Use of Leverage and Monthly
Distributions to Fund Shareholders
When it comes to projecting
income available to shareholders in future years, the elephant in
the room is the expected cost of leverage. Use of leverage is an
important part of the Fund’s strategy for generating high current
income, and we could not produce the Fund’s current level of income
without it. Leverage costs, which for the Fund are currently
1-month LIBOR + 0.80%, reset monthly, remained low throughout 2020
and 2021. We are, however, further into economic recovery in the
United States and the Fed is poised to raise the federal funds rate
in 2022.
Looking into 2022 and beyond,
with potentially higher leverage costs, there are two questions
that shareholders might ask.
If you
expect the cost of leverage to increase, why not remove (or at
least reduce) leverage from the Fund?
The answer is twofold. First,
so long as the cost of leverage is below income earned on the
portfolio – which has almost always been the case – income
available to shareholders will be higher with leverage than it
would be without leverage. Second, following the same logic,
removing, or substantially reducing, leverage today would result in
a material reduction in the current dividend rate, given current
wide spreads between yields on preferred securities and cost of
leverage. So even if leverage costs increase, benefits to
distributable income over time can still be substantial as long as
leverage costs do not exceed portfolio yield.
If you
think short-term rates are going to increase, why don’t you hedge
the cost of leverage?
In general, hedging is done
for two reasons: first, to reduce absolute exposure to a particular
risk; and second, to reduce volatility associated with a particular
risk. When considering a hedge against a rise in short-term rates,
one must weigh cost versus benefit. If we knew exactly when rates
would rise and by how much, then we could evaluate the explicit
costs and determine if it would be a winning trade.

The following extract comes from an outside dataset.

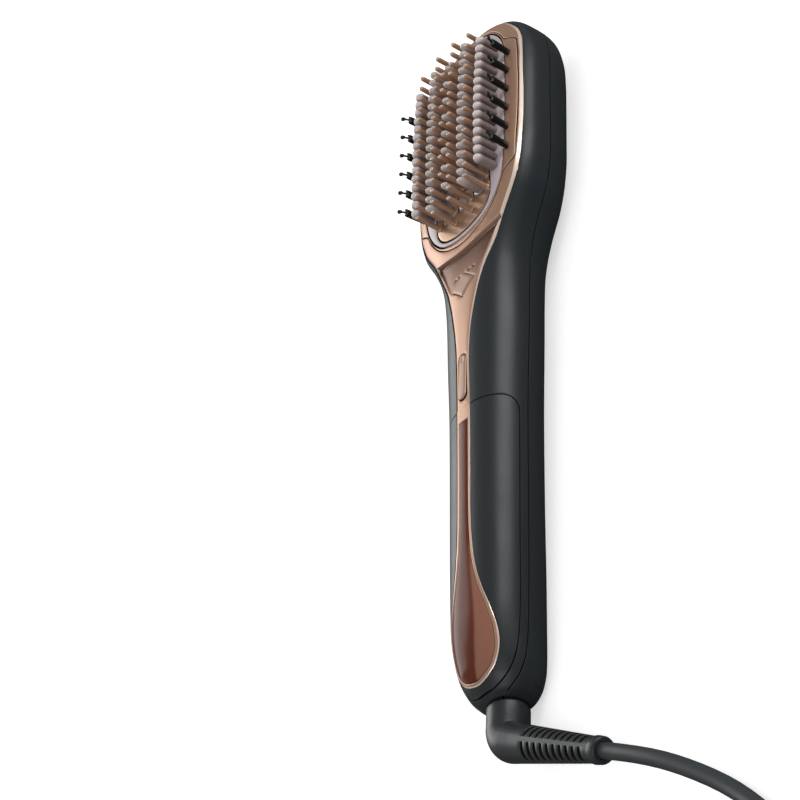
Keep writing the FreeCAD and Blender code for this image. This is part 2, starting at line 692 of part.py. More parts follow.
def front_bezel():
    """Rose-gold bezel, throat and strip, with its control openings."""
    thick = outer.cut(form(size("bezel_thick")))
    bezel = thick.common(prism(bezel_face, bezel_low)).cut(prism(frame_hole)).cut(scoop())
    holes = [diamond(button_long + 2 * control_gap, button_wide + 2 * control_gap,
                     0, button_y, 20, FAR),
             prism(capsule(size("key_wide"), key_low, key_top, 0, control_gap), 20)]
    holes += [diamond(dot_size + 0.1, dot_size + 0.1, x, dot_y, 20, FAR) for x in dot_xs]
    return bezel.cut(Part.makeCompound(holes))


keep("rear_shell", rear_shell())
keep("front_shell", front_shell())
keep("front_bezel", front_bezel())

# ---------------------------------------------------------------- brush face
blade_rows = row_of(35.7, 4.3, 17)
window_sets = ((0, 3), (4, 6), (7, 9), (10, 12), (13, 16))
window_wide = size("window_wide")
window_margin = 1.45


def side_windows():
    """Lower and upper ends of the five slots of an outer column."""
    spans = []
    for first, last in window_sets:
        top = blade_rows[first] + window_margin + (1.6 if first == 0 else 0.0)
        low = blade_rows[last] - window_margin - (2.5 if last == 16 else 0.0)
        spans.append((low, top))
    return spans


def centre_windows():
    """Slots of the middle column: two long end ones, and ovals round the single blades."""
    spans = [(blade_rows[1] - window_margin, blade_rows[1] + 7.2)]
    spans += [(blade_rows[k] - 2.1, blade_rows[k] + 2.1) for k in range(3, 15, 2)]
    return spans + [(blade_rows[15] - 7.6, blade_rows[15] + window_margin)]


columns = {
    "left": (-size("window_pitch"), side_windows(), blade_rows),
    "centre": (0.0, centre_windows(), blade_rows[1::2]),
    "right": (size("window_pitch"), side_windows(), blade_rows),
}
plate_thick = size("plate_thick")
pin_radius, pin_tall, blade_tall = size("pin_radius"), size("pin_tall"), size("blade_tall")
pin_spots = [(sx * 4.9, y) for sx in (-1, 1) for y in row_of(39.5, 5.27, 16)]
pin_spots += [(sx * 14.6, y) for sx in (-1, 1) for y in row_of(36.7, 5.54, 14)]
pin_spots += [(0.0, y) for y in blade_rows[2:15:2]]


def heater_plate():
    """Crowned plate with its pins, open where the steam windows come through."""
    plate = arc_slab(plate_shape(-line_half), 0.0, plate_thick)
    slots = [prism(soft_slot(window_wide if x else window_wide - 0.4, low, top, x), 20)
             for x, spans, _ in columns.values() for low, top in spans]
    pins = [slug(pin_radius, arc_high(y) - 1.0, arc_high(y) + pin_tall, x, y)
            for x, y in pin_spots]
    return plate.cut(Part.makeCompound(slots)).multiFuse(pins)


def comb(x, spans, rows):
    """Clear strip behind the plate, with a lens for each slot and a blade for each row."""
    fit = size("window_gap")
    wide = window_wide if x else window_wide - 0.4
    long_face = capsule(wide + 1.2, spans[-1][0] - 1.5, spans[0][1] + 1.5, x)
    strip = arc_slab(long_face, plate_thick + 0.05, plate_thick + size("comb_back"))
    lenses = [arc_slab(soft_slot(wide, low, top, x, -fit), 0.5, plate_thick + 0.5)
              for low, top in spans]
    blades = [blade(wide - 1.3, 1.7, arc_high(y) - 1.5, arc_high(y) + blade_tall, x, y)
              for y in rows]
    return strip.multiFuse(lenses + blades)


def guard_pad():
    """Soft ring round the plate with a row of blades down each side."""
    ring = skin.common(prism(pad_face, 24)).cut(prism(plate_shape(line_half), 20))
    blades = [blade(3.9, 1.7, arc_high(y) - 2.0, arc_high(y) + blade_tall - 1.0, sx * 19.2, y)
              for sx in (-1, 1) for y in blade_rows[1:16]]
    return ring.multiFuse(blades)


bristle_rows = row_of(25.2, 9.6, 6)
bristle_foot, bristle_lean = size("bristle_foot"), size("bristle_lean")
bristle_low = size("face_high - 5.8")


def pin_frame():
    """Gold insert between the bezel and the pad, drilled for the edge bristles."""
    ring = skin.common(prism(frame_face, 24)).cut(prism(pad_hole, 20))
    holes = [upright(1.7, 20, FAR, sx * (bristle_foot + 0.6), y)
             for sx in (-1, 1) for y in bristle_rows]
    return ring.cut(Part.makeCompound(holes))


def bristle_strip(side):
    """Strip of six stiff bristles that stand through the pin frame and lean outwards."""
    strip = Part.makeBox(3.6, 53, 1.3, V(-1.8, bristle_rows[-1] - 2.5, bristle_low))
    strip.translate(V(side * bristle_foot, 0, 0))
    parts = []
    for y in bristle_rows:
        foot = V(side * bristle_foot, y, bristle_low + 0.8)
        run = V(side * bristle_lean, 0, size("bristle_tall"))
        parts.append(Part.makeCone(1.25, 0.55, run.Length, foot, run))
        parts.append(Part.makeSphere(1.0, foot + run))
    return strip.multiFuse(parts)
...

Since we don’t know the exact
timing or magnitude of higher short-term interest rates, a hedge is
really another investment decision – one in which we would be
betting that the cost of a hedge now (in the form of higher
leverage costs today) will be lower than the actual cost of
leverage (unhedged) over the hedge’s timeframe. In other words, the
Fund’s distributable income would be lower today if we were to
hedge the cost of leverage very far into the future. This is
because today’s upward-sloping yield curve means the market already
expects rates in the future to be higher, so that expected cost is
reflected in hedging cost today.
We acknowledge this is
complicated, but to simplify: hedging the cost of leverage today
would result in lower income today – and may or may not result in
improved return (relative to no hedge) in the future. This is
because hedging today costs money.
We are not opposed to hedging
leverage costs in the right context. However, we acknowledge that a
hedge is a bet on the timing and magnitude of rate increases
relative to the market’s pricing of these risks. Funds that hedged
over the past dozen years missed out on quite a bit of
distributable income, since short-term interest rates remained
below hedged rates during most of the period. There are times when
the market’s expectations of future rates make this a worthwhile
bet, or when risk reduction offered by hedging is particularly
valuable, but we don’t feel this is true today.